═══ Data lines ═══

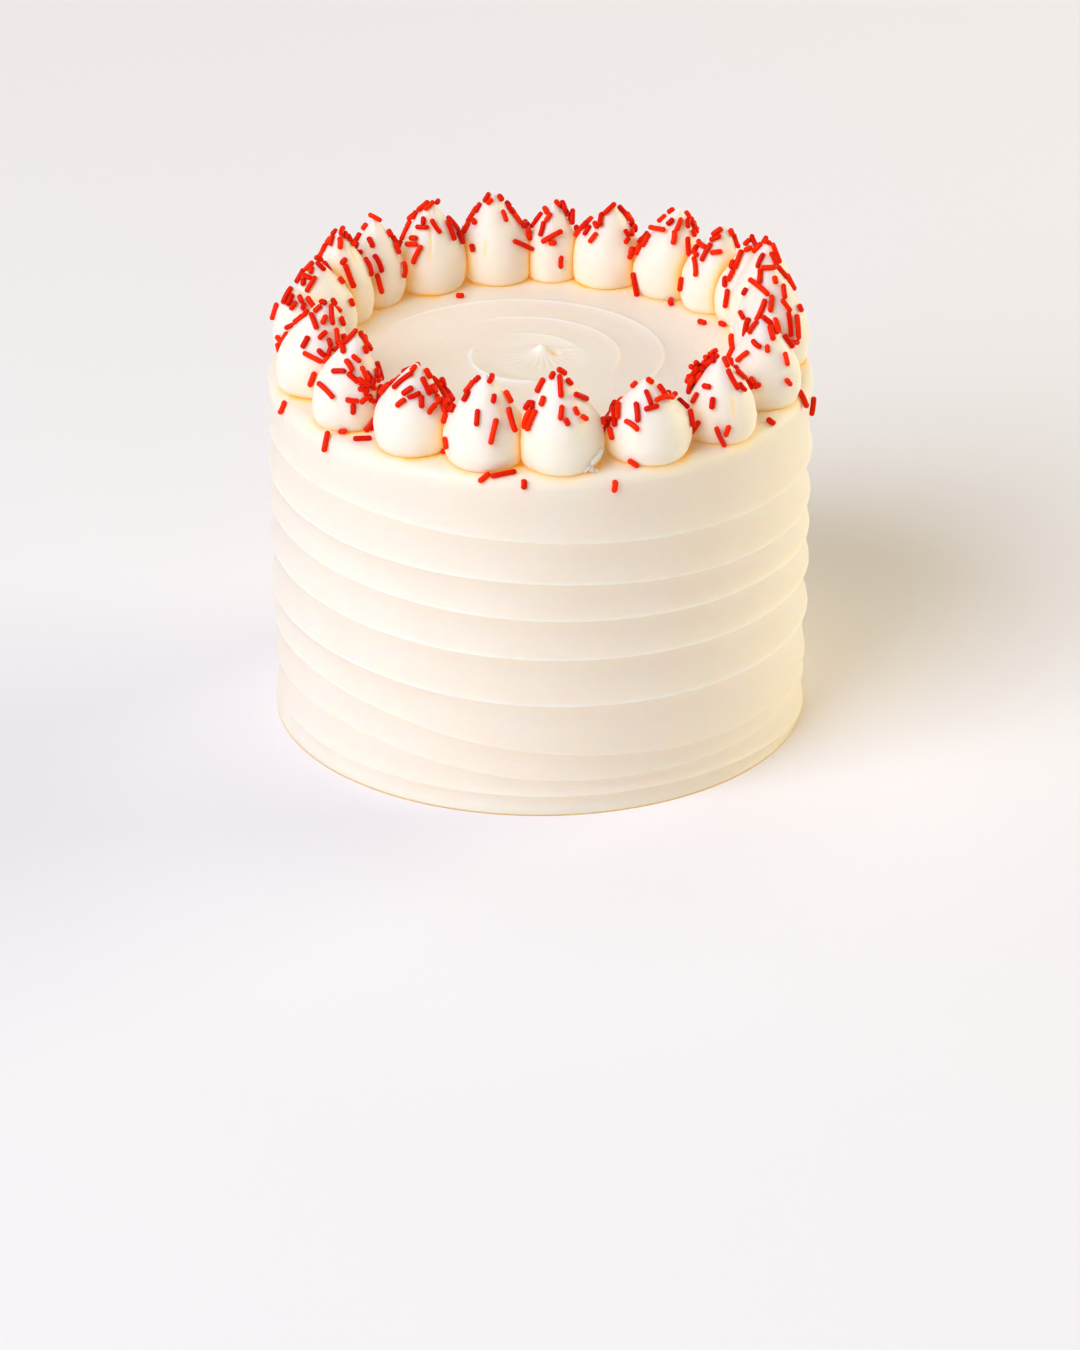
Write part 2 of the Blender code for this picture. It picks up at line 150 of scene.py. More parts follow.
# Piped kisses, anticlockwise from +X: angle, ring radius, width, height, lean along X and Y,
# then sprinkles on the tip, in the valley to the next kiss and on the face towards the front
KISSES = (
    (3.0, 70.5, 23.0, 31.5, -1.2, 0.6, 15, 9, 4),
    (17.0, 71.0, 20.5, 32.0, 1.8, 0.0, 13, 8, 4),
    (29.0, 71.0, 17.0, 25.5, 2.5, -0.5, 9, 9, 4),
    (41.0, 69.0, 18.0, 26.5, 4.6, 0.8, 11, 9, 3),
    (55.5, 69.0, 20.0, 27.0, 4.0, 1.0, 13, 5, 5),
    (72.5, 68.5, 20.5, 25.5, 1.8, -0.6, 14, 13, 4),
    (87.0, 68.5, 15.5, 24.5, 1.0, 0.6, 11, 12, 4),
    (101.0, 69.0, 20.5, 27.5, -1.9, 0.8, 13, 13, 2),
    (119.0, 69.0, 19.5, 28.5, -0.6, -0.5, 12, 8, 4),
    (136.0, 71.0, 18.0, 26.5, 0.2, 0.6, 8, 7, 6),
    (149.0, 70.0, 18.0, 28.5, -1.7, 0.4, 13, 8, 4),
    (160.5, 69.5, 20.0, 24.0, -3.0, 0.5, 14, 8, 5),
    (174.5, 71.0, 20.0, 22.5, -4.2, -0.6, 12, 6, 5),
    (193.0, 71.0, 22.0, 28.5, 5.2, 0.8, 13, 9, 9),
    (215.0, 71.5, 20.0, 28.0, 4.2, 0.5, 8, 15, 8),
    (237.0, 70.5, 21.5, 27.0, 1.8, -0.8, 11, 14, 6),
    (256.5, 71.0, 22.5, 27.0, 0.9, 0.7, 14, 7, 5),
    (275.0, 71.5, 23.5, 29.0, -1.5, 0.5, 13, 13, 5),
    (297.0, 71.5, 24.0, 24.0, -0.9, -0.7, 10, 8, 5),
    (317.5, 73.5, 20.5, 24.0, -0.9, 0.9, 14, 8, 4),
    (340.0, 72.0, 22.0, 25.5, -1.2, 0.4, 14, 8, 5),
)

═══

» **Aim of the exercise**
Go through the listing and print each line exactly as it appears.

» **Complete answer**
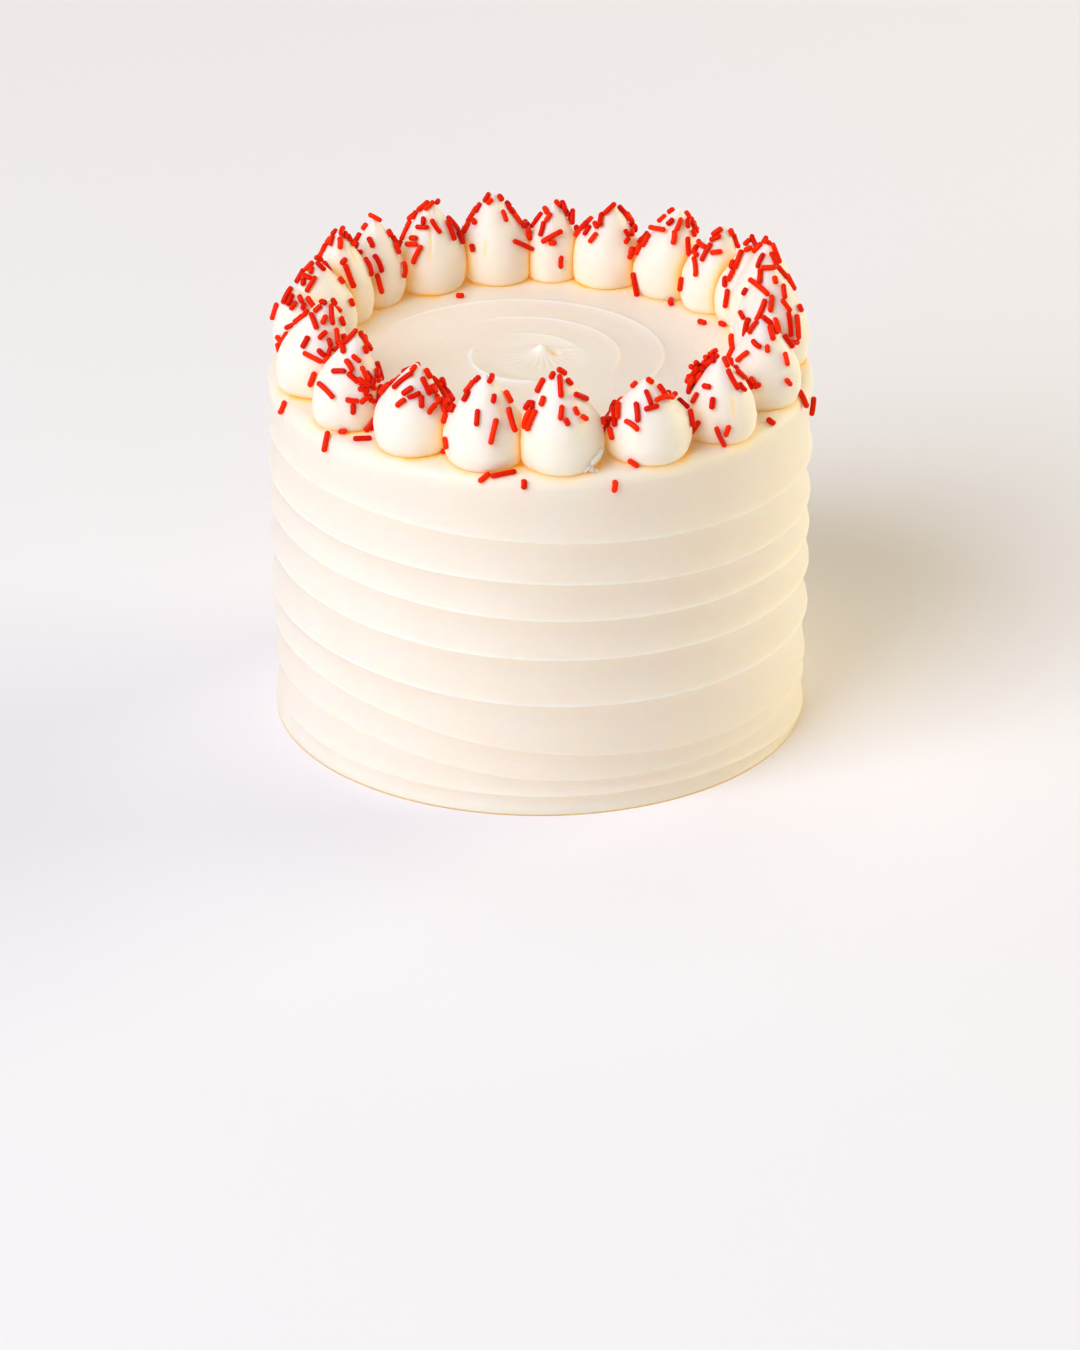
Write part 2 of the Blender code for this picture. It picks up at line 150 of scene.py. More parts follow.
# Piped kisses, anticlockwise from +X: angle, ring radius, width, height, lean along X and Y,
# then sprinkles on the tip, in the valley to the next kiss and on the face towards the front
KISSES = (
    (3.0, 70.5, 23.0, 31.5, -1.2, 0.6, 15, 9, 4),
    (17.0, 71.0, 20.5, 32.0, 1.8, 0.0, 13, 8, 4),
    (29.0, 71.0, 17.0, 25.5, 2.5, -0.5, 9, 9, 4),
    (41.0, 69.0, 18.0, 26.5, 4.6, 0.8, 11, 9, 3),
    (55.5, 69.0, 20.0, 27.0, 4.0, 1.0, 13, 5, 5),
    (72.5, 68.5, 20.5, 25.5, 1.8, -0.6, 14, 13, 4),
    (87.0, 68.5, 15.5, 24.5, 1.0, 0.6, 11, 12, 4),
    (101.0, 69.0, 20.5, 27.5, -1.9, 0.8, 13, 13, 2),
    (119.0, 69.0, 19.5, 28.5, -0.6, -0.5, 12, 8, 4),
    (136.0, 71.0, 18.0, 26.5, 0.2, 0.6, 8, 7, 6),
    (149.0, 70.0, 18.0, 28.5, -1.7, 0.4, 13, 8, 4),
    (160.5, 69.5, 20.0, 24.0, -3.0, 0.5, 14, 8, 5),
    (174.5, 71.0, 20.0, 22.5, -4.2, -0.6, 12, 6, 5),
    (193.0, 71.0, 22.0, 28.5, 5.2, 0.8, 13, 9, 9),
    (215.0, 71.5, 20.0, 28.0, 4.2, 0.5, 8, 15, 8),
    (237.0, 70.5, 21.5, 27.0, 1.8, -0.8, 11, 14, 6),
    (256.5, 71.0, 22.5, 27.0, 0.9, 0.7, 14, 7, 5),
    (275.0, 71.5, 23.5, 29.0, -1.5, 0.5, 13, 13, 5),
    (297.0, 71.5, 24.0, 24.0, -0.9, -0.7, 10, 8, 5),
    (317.5, 73.5, 20.5, 24.0, -0.9, 0.9, 14, 8, 4),
    (340.0, 72.0, 22.0, 25.5, -1.2, 0.4, 14, 8, 5),
)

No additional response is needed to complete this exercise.